OBJECTIVE:
Print all of the data exactly as written.

LISTED ENTRIES:
**********
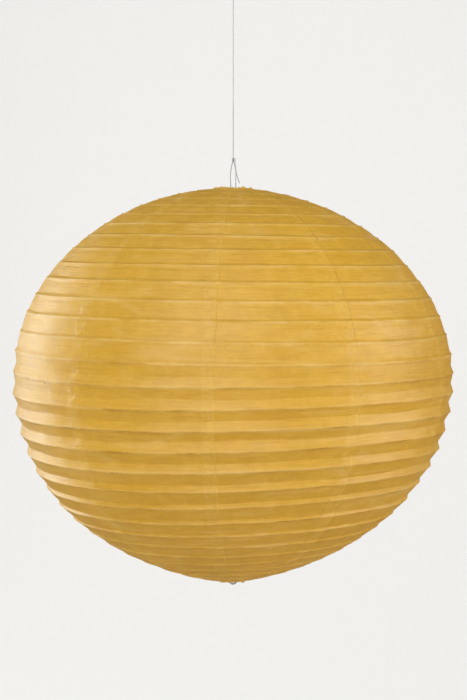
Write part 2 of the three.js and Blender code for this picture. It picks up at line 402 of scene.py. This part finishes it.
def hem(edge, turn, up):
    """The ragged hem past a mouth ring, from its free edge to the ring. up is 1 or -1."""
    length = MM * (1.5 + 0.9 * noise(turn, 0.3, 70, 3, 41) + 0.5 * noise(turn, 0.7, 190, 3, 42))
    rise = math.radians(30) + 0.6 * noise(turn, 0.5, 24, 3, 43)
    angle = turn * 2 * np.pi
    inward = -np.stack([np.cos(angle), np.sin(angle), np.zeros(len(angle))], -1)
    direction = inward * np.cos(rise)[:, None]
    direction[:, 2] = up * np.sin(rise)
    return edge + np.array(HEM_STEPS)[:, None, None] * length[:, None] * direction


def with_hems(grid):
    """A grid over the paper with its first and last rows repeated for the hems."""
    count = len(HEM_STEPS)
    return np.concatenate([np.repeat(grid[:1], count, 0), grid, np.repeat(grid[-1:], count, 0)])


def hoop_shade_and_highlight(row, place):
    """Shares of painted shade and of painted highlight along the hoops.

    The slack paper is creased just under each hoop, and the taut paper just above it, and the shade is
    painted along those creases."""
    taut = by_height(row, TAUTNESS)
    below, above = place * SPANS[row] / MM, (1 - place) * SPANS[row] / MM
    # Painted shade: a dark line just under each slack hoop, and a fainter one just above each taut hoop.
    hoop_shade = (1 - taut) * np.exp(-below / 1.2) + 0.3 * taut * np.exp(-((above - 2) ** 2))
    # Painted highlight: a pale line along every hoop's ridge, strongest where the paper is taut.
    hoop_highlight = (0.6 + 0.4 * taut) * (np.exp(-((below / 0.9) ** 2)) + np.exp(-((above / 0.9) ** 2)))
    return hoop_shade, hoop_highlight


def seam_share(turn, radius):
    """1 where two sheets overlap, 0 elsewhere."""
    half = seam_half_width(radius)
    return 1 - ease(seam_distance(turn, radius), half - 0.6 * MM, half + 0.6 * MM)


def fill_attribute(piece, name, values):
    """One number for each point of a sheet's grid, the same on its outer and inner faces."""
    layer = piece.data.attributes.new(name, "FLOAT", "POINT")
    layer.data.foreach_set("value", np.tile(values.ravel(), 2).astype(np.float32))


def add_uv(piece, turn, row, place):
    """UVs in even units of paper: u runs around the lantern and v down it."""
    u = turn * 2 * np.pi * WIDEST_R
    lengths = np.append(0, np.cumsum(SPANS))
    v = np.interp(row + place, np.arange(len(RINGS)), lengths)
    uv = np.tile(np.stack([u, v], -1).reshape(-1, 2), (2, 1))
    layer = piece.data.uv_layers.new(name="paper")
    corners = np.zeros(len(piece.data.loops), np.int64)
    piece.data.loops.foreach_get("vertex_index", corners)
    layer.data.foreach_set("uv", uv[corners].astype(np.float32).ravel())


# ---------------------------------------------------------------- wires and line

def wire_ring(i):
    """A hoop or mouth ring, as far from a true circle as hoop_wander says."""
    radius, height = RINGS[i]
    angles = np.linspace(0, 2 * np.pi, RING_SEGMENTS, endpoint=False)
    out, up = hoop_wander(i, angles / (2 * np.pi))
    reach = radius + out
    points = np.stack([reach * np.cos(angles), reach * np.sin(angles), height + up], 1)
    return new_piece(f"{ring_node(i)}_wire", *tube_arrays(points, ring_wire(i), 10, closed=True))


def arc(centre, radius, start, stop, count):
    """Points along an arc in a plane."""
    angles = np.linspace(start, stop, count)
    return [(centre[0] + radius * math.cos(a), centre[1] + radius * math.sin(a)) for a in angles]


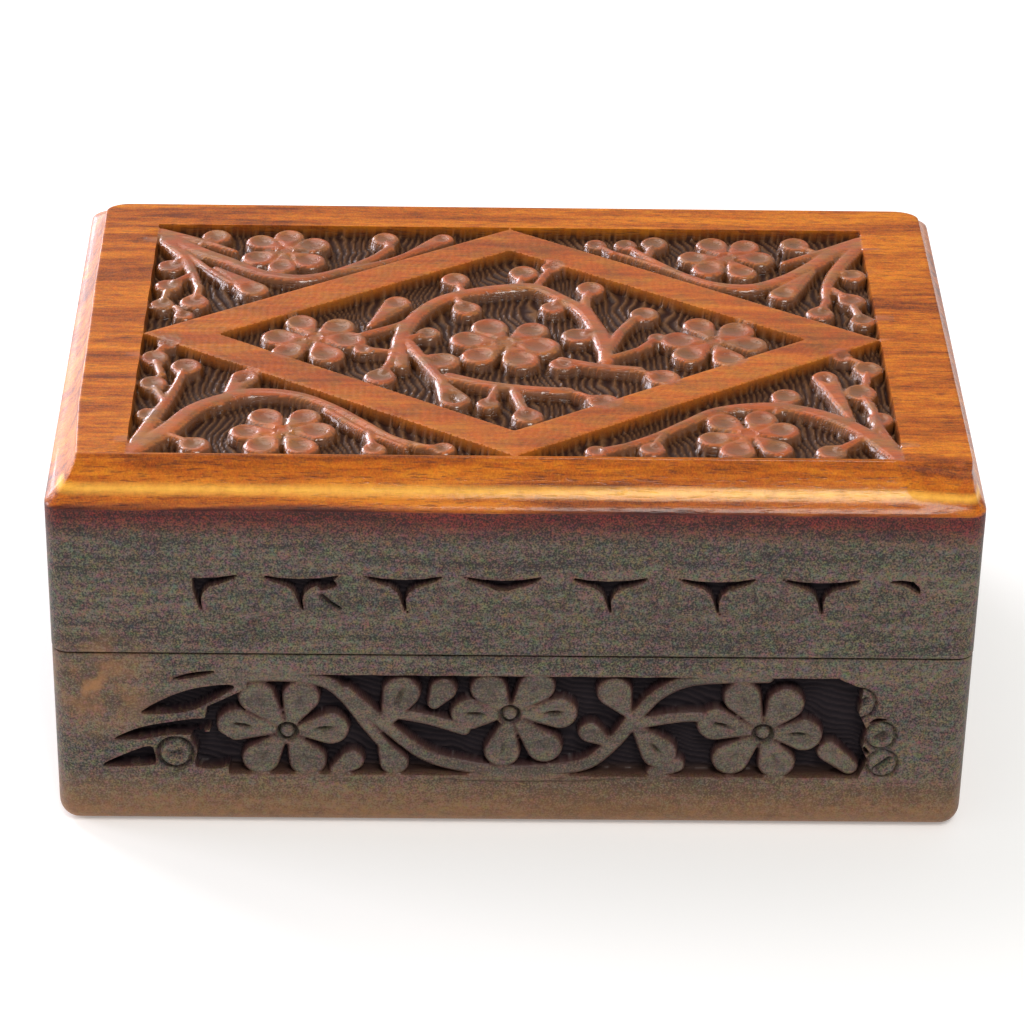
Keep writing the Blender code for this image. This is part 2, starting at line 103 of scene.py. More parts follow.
**********
REPLY TO THE TASK:
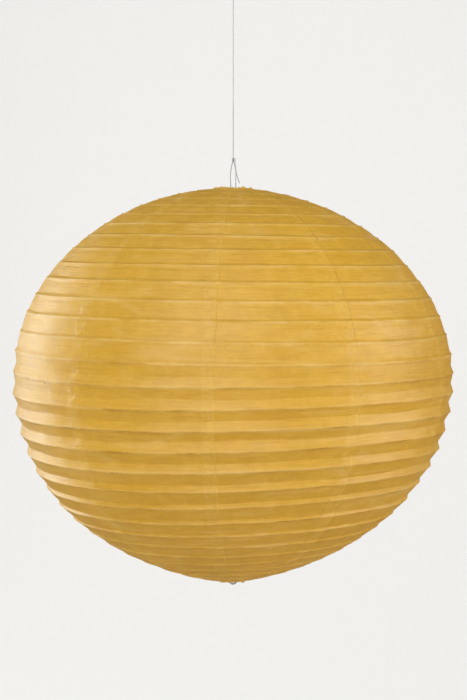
Write part 2 of the three.js and Blender code for this picture. It picks up at line 402 of scene.py. This part finishes it.
def hem(edge, turn, up):
    """The ragged hem past a mouth ring, from its free edge to the ring. up is 1 or -1."""
    length = MM * (1.5 + 0.9 * noise(turn, 0.3, 70, 3, 41) + 0.5 * noise(turn, 0.7, 190, 3, 42))
    rise = math.radians(30) + 0.6 * noise(turn, 0.5, 24, 3, 43)
    angle = turn * 2 * np.pi
    inward = -np.stack([np.cos(angle), np.sin(angle), np.zeros(len(angle))], -1)
    direction = inward * np.cos(rise)[:, None]
    direction[:, 2] = up * np.sin(rise)
    return edge + np.array(HEM_STEPS)[:, None, None] * length[:, None] * direction


def with_hems(grid):
    """A grid over the paper with its first and last rows repeated for the hems."""
    count = len(HEM_STEPS)
    return np.concatenate([np.repeat(grid[:1], count, 0), grid, np.repeat(grid[-1:], count, 0)])


def hoop_shade_and_highlight(row, place):
    """Shares of painted shade and of painted highlight along the hoops.

    The slack paper is creased just under each hoop, and the taut paper just above it, and the shade is
    painted along those creases."""
    taut = by_height(row, TAUTNESS)
    below, above = place * SPANS[row] / MM, (1 - place) * SPANS[row] / MM
    # Painted shade: a dark line just under each slack hoop, and a fainter one just above each taut hoop.
    hoop_shade = (1 - taut) * np.exp(-below / 1.2) + 0.3 * taut * np.exp(-((above - 2) ** 2))
    # Painted highlight: a pale line along every hoop's ridge, strongest where the paper is taut.
    hoop_highlight = (0.6 + 0.4 * taut) * (np.exp(-((below / 0.9) ** 2)) + np.exp(-((above / 0.9) ** 2)))
    return hoop_shade, hoop_highlight


def seam_share(turn, radius):
    """1 where two sheets overlap, 0 elsewhere."""
    half = seam_half_width(radius)
    return 1 - ease(seam_distance(turn, radius), half - 0.6 * MM, half + 0.6 * MM)


def fill_attribute(piece, name, values):
    """One number for each point of a sheet's grid, the same on its outer and inner faces."""
    layer = piece.data.attributes.new(name, "FLOAT", "POINT")
    layer.data.foreach_set("value", np.tile(values.ravel(), 2).astype(np.float32))


def add_uv(piece, turn, row, place):
    """UVs in even units of paper: u runs around the lantern and v down it."""
    u = turn * 2 * np.pi * WIDEST_R
    lengths = np.append(0, np.cumsum(SPANS))
    v = np.interp(row + place, np.arange(len(RINGS)), lengths)
    uv = np.tile(np.stack([u, v], -1).reshape(-1, 2), (2, 1))
    layer = piece.data.uv_layers.new(name="paper")
    corners = np.zeros(len(piece.data.loops), np.int64)
    piece.data.loops.foreach_get("vertex_index", corners)
    layer.data.foreach_set("uv", uv[corners].astype(np.float32).ravel())


# ---------------------------------------------------------------- wires and line

def wire_ring(i):
    """A hoop or mouth ring, as far from a true circle as hoop_wander says."""
    radius, height = RINGS[i]
    angles = np.linspace(0, 2 * np.pi, RING_SEGMENTS, endpoint=False)
    out, up = hoop_wander(i, angles / (2 * np.pi))
    reach = radius + out
    points = np.stack([reach * np.cos(angles), reach * np.sin(angles), height + up], 1)
    return new_piece(f"{ring_node(i)}_wire", *tube_arrays(points, ring_wire(i), 10, closed=True))


def arc(centre, radius, start, stop, count):
    """Points along an arc in a plane."""
    angles = np.linspace(start, stop, count)
    return [(centre[0] + radius * math.cos(a), centre[1] + radius * math.sin(a)) for a in angles]


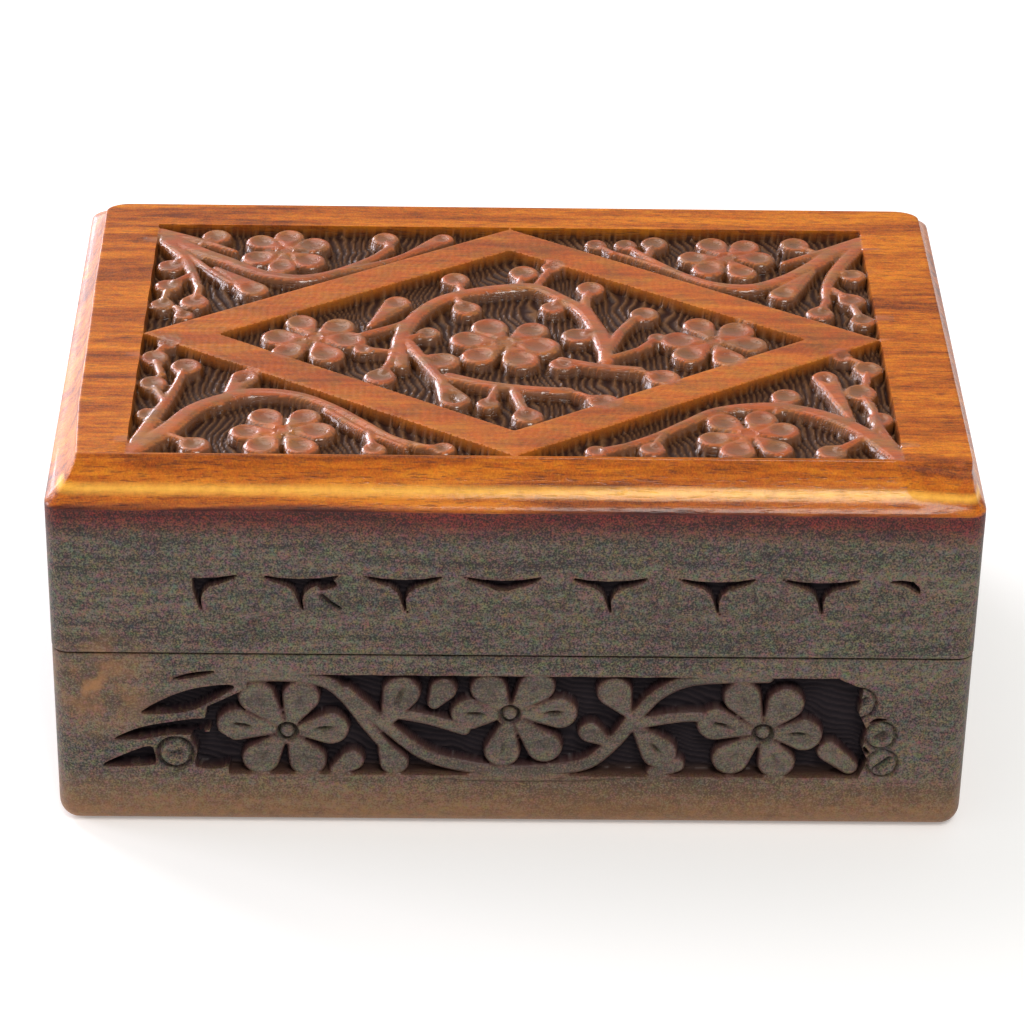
Keep writing the Blender code for this image. This is part 2, starting at line 103 of scene.py. More parts follow.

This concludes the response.